In reaching its conclusion, the Court of Appeals cited some earlier cases. The law that an agent acting under a power of attorney owes fiduciary duties to the person signing the power of attorney is not new law. That has been the law for years. One of the cases cited, however, involved a relationship between an older man and a younger woman, in which the older man named the younger woman as an agent under his power of attorney. In facts similar to this case, he took certain actions in which she was not involved, and she ended up getting sued claiming that she had violated her fiduciary relationship to him even though some of the transactions were ones in which she had not participated. The Court of Appeals in this case distinguished that earlier ruling, where the younger woman was exonerated on some of the transactions, saying the older man in that case “consulted numerous times with an attorney concerning the disposition of his estate…. Moreover, the court noted that [his] primary physician signed an affidavit stating that [he] was able to perform the transfers and understood the consequences of his actions.” Bud, however, apparently never consulted attorneys or never got a doctor to issue an opinion about his capacity.
The big news is that the Court of Appeals said that the fact that Cyndi never acted as agent under the power of attorney made absolutely no difference. She owed fiduciary duties to Bud whenever he did anything that benefited her, whether she was directly involved or not. And if she were not an attorney who could have explained to Bud the nature and consequences of what he was doing, perhaps she should have gotten him an attorney.

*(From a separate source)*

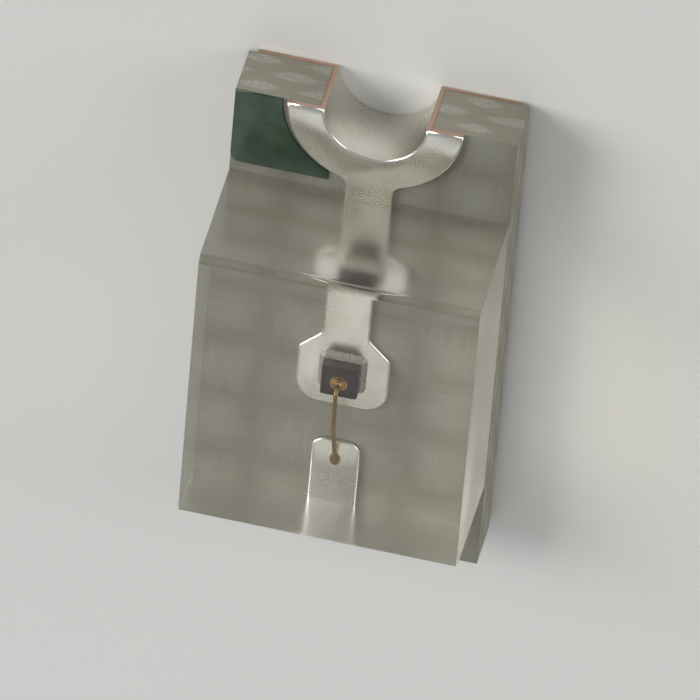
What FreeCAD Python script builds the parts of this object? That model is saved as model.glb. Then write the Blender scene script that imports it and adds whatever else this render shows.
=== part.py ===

Sadly, through a failure to guess what the Court of Appeals would say in terms of technical court procedure, Cyndi’s lawyers did not get the judge to include a question asking whether or not Cyndi was involved in any of the transactions, other than being the person who merely wrote down what Bud wanted her to write on the annuity documents and being his driver when she drove him to the bank. The Court of Appeals hinted that the result might have been different.